Last year, the lawmen seized 614 illegal guns and 9,063 assorted rounds of ammunition. Since January, close to 95 of these weapons had been removed from the streets. According to police records, of the 141 murders reported up to Sunday, 106 of the victims were killed by the gun.
"When you see one gun being involved in at least 20 murders, travelling across the country, probably that gun is a rental," argued Powell.
Responding to questions about the plans that the police have to make Jamaica safer, the assistant commissioner pointed to the anti-gang legislation.

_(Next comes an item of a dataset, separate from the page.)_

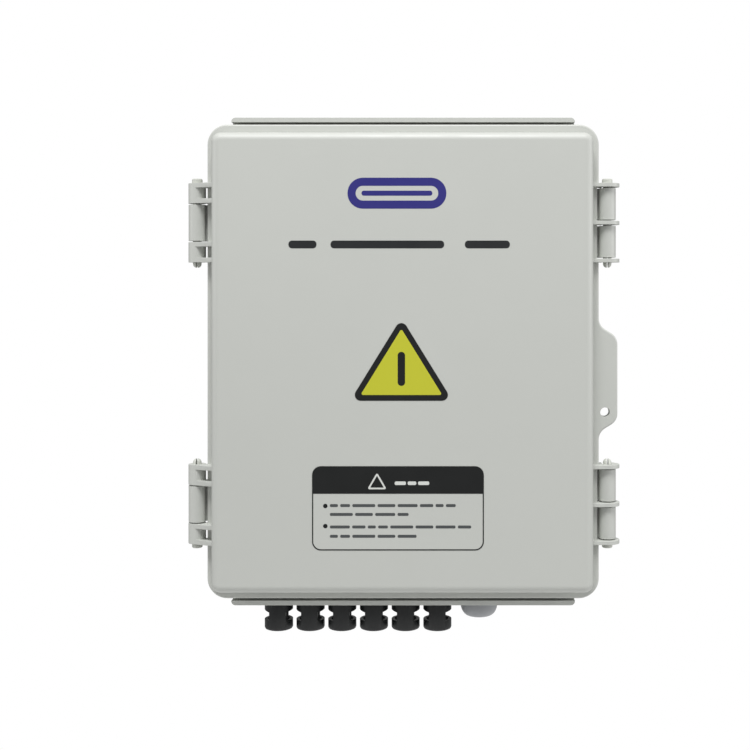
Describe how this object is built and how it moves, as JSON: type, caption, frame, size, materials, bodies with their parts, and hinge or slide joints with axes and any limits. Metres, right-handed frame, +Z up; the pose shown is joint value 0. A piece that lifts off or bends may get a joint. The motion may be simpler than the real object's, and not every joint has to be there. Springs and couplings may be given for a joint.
{
  "type": "dc combiner box",
  "caption": "Wall-mounted solar DC combiner box: hinged lid, removable pins, tilt-out fuse drawers, breaker lever, pull-out surge cartridges, string connectors and a cable gland.",
  "frame": {"origin": "centre of the back face that lies against the wall", "axes": "+Z up along the height, -Y out of the wall towards the lid, +X to the right seen from the front"},
  "size_m": [0.2982, 0.1243, 0.3646],
  "materials": {
    "enclosure_plastic": "fine satin moulded plastic",
    "pin_plastic": "satin moulded plastic",
    "label_film": "printed film, satin",
    "gasket_rubber": "matt foam rubber",
    "plate_steel": "zinc plated",
    "rail_steel": "zinc plated, bright",
    "screw_steel": "bright zinc",
    "stop_plastic": "matt",
    "device_plastic": "fine matt moulded plastic",
    "drawer_plastic": "satin moulded plastic",
    "fuse_ceramic": "glazed ceramic with plated ends",
    "lever_plastic": "satin black",
    "cartridge_plastic": "satin orange",
    "copper": "bright copper",
    "brass": "bright brass",
    "red_insulation": "satin",
    "black_insulation": "satin",
    "earth_insulation": "satin, green and yellow",
    "connector_plastic": "satin black moulded plastic",
    "contact_metal": "tin plated",
    "seal_rubber": "matt",
    "gland_plastic": "satin grey moulded plastic"
  },
  "bodies": {
    "enclosure": {"base_shell": "enclosure_plastic", "mounting_plate": "plate_steel", "plate_screws": "screw_steel", "upper_din_rail": "rail_steel", "lower_din_rail": "rail_steel", "rail_screws": "screw_steel", "rail_end_stops": "stop_plastic", "fuse_holder_1": "device_plastic", "fuse_holder_2": "device_plastic", "fuse_holder_3": "device_plastic", "fuse_holder_4": "device_plastic", "fuse_holder_5": "device_plastic", "fuse_holder_6": "device_plastic", "breaker_case": "device_plastic", "surge_base": "device_plastic", "terminal_screws": "screw_steel", "comb_bar_positive": "copper", "comb_bar_negative": "copper", "earth_bar": "brass", "string_leads_positive": "red_insulation", "string_leads_negative": "black_insulation", "feed_leads_positive": "red_insulation", "feed_leads_negative": "black_insulation", "earth_lead": "earth_insulation", "string_connector_1": "connector_plastic", "string_connector_2": "connector_plastic", "string_connector_3": "connector_plastic", "string_connector_4": "connector_plastic", "string_connector_5": "connector_plastic", "string_connector_6": "connector_plastic", "connector_contacts": "contact_metal", "connector_seals": "seal_rubber", "connector_nuts": "connector_plastic", "gland_body": "gland_plastic", "gland_seal": "seal_rubber", "gland_locknut": "gland_plastic"},
    "lid": {"lid_shell": "enclosure_plastic", "lid_gasket": "gasket_rubber", "lid_labels": "label_film"},
    "left_pin_upper": {"left_pin_upper": "pin_plastic"},
    "left_pin_lower": {"left_pin_lower": "pin_plastic"},
    "right_pin_upper": {"right_pin_upper": "pin_plastic"},
    "right_pin_lower": {"right_pin_lower": "pin_plastic"},
    "drawer_1": {"fuse_drawer_1": "drawer_plastic", "fuse_link_1": "fuse_ceramic"},
    "drawer_2": {"fuse_drawer_2": "drawer_plastic", "fuse_link_2": "fuse_ceramic"},
    "drawer_3": {"fuse_drawer_3": "drawer_plastic", "fuse_link_3": "fuse_ceramic"},
    "drawer_4": {"fuse_drawer_4": "drawer_plastic", "fuse_link_4": "fuse_ceramic"},
    "drawer_5": {"fuse_drawer_5": "drawer_plastic", "fuse_link_5": "fuse_ceramic"},
    "drawer_6": {"fuse_drawer_6": "drawer_plastic", "fuse_link_6": "fuse_ceramic"},
    "lever": {"breaker_lever": "lever_plastic"},
    "cartridge_1": {"surge_cartridge_1": "cartridge_plastic"},
    "cartridge_2": {"surge_cartridge_2": "cartridge_plastic"},
    "cartridge_3": {"surge_cartridge_3": "cartridge_plastic"},
    "gland_cap": {"gland_cap": "gland_plastic"}
  },
  "joints": [
    {"name": "lid_hinge", "type": "hinge", "parent": "enclosure", "child": "lid", "pos_m": [-0.1426, -0.1055, 0], "axis": [0, 0, -1], "range_deg": [0, 170]},
    {"name": "left_pin_upper_slide", "type": "slide", "parent": "enclosure", "child": "left_pin_upper", "axis": [0, 0, 1], "range_m": [0, 0.062]},
    {"name": "left_pin_lower_slide", "type": "slide", "parent": "enclosure", "child": "left_pin_lower", "axis": [0, 0, -1], "range_m": [0, 0.062]},
    {"name": "right_pin_upper_slide", "type": "slide", "parent": "enclosure", "child": "right_pin_upper", "axis": [0, 0, 1], "range_m": [0, 0.062]},
    {"name": "right_pin_lower_slide", "type": "slide", "parent": "enclosure", "child": "right_pin_lower", "axis": [0, 0, -1], "range_m": [0, 0.062]},
    {"name": "drawer_1_tilt", "type": "hinge", "parent": "enclosure", "child": "drawer_1", "pos_m": [-0.0795, -0.0725, -0.0695], "axis": [1, 0, 0], "range_deg": [0, 80]},
    {"name": "drawer_2_tilt", "type": "hinge", "parent": "enclosure", "child": "drawer_2", "pos_m": [-0.0615, -0.0725, -0.0695], "axis": [1, 0, 0], "range_deg": [0, 80]},
    {"name": "drawer_3_tilt", "type": "hinge", "parent": "enclosure", "child": "drawer_3", "pos_m": [-0.0435, -0.0725, -0.0695], "axis": [1, 0, 0], "range_deg": [0, 80]},
    {"name": "drawer_4_tilt", "type": "hinge", "parent": "enclosure", "child": "drawer_4", "pos_m": [-0.0255, -0.0725, -0.0695], "axis": [1, 0, 0], "range_deg": [0, 80]},
    {"name": "drawer_5_tilt", "type": "hinge", "parent": "enclosure", "child": "drawer_5", "pos_m": [-0.0075, -0.0725, -0.0695], "axis": [1, 0, 0], "range_deg": [0, 80]},
    {"name": "drawer_6_tilt", "type": "hinge", "parent": "enclosure", "child": "drawer_6", "pos_m": [0.0105, -0.0725, -0.0695], "axis": [1, 0, 0], "range_deg": [0, 80]},
    {"name": "lever_switch", "type": "hinge", "parent": "enclosure", "child": "lever", "pos_m": [-0.0345, -0.0735, 0.075], "axis": [1, 0, 0], "range_deg": [0, 60]},
    {"name": "cartridge_1_pull", "type": "slide", "parent": "enclosure", "child": "cartridge_1", "axis": [0, -1, 0], "range_m": [0, 0.035]},
    {"name": "cartridge_2_pull", "type": "slide", "parent": "enclosure", "child": "cartridge_2", "axis": [0, -1, 0], "range_m": [0, 0.035]},
    {"name": "cartridge_3_pull", "type": "slide", "parent": "enclosure", "child": "cartridge_3", "axis": [0, -1, 0], "range_m": [0, 0.035]},
    {"name": "gland_cap_turn", "type": "hinge", "parent": "enclosure", "child": "gland_cap", "pos_m": [0.0532, -0.064, -0.16], "axis": [0, 0, -1], "range_deg": [0, 360]}
  ]
}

"One of things we want to be able to do is to use the recently enacted anti-gang legislation to greater effect. It is a powerful legislation [which] covers not only the man who pulls the trigger, but also those who conspire with him," said Powell. "Our focus will also be on improving the quality of our investigation, moving swiftly to ensure that we are not only putting criminals before the courts, but also putting the guilty ones behind bars," he further stressed.
While there are nearly 200 active gangs responsible for the bloodletting in the country, ACP Powell said there has been a decrease in the level of organised crime. He also urged corporate Jamaica to invest in surveillance cameras for their business places.
"With drones, we will be able to monitor behaviour and public spaces, but I believe that corporate Jamaica should invest more in cameras. We have come a far way in crime scene management. We now have quite a number of specially trained officers in the JCF who have made a significant impact on crime scene management, especially when we look at some major cases, which we used technology to solved. We have really come a far way," said Powell.
According to the senior officer, the age cohort 18-35 was the most prominent group involved not only in the killings, but being killed also. He described this group as most vulnerable.
"In respect to the gangs, we have disabled some of them (by) taking away their guns and arresting the members. Unfortunately, some have been killed. While some of these gangs have gone dormant and others obsolete, you will still find one or two being formed. Over the last three to five years, we have dealt a severe blow to gangs, though it is not enough. It is still a major concern," the assistant commissioner said.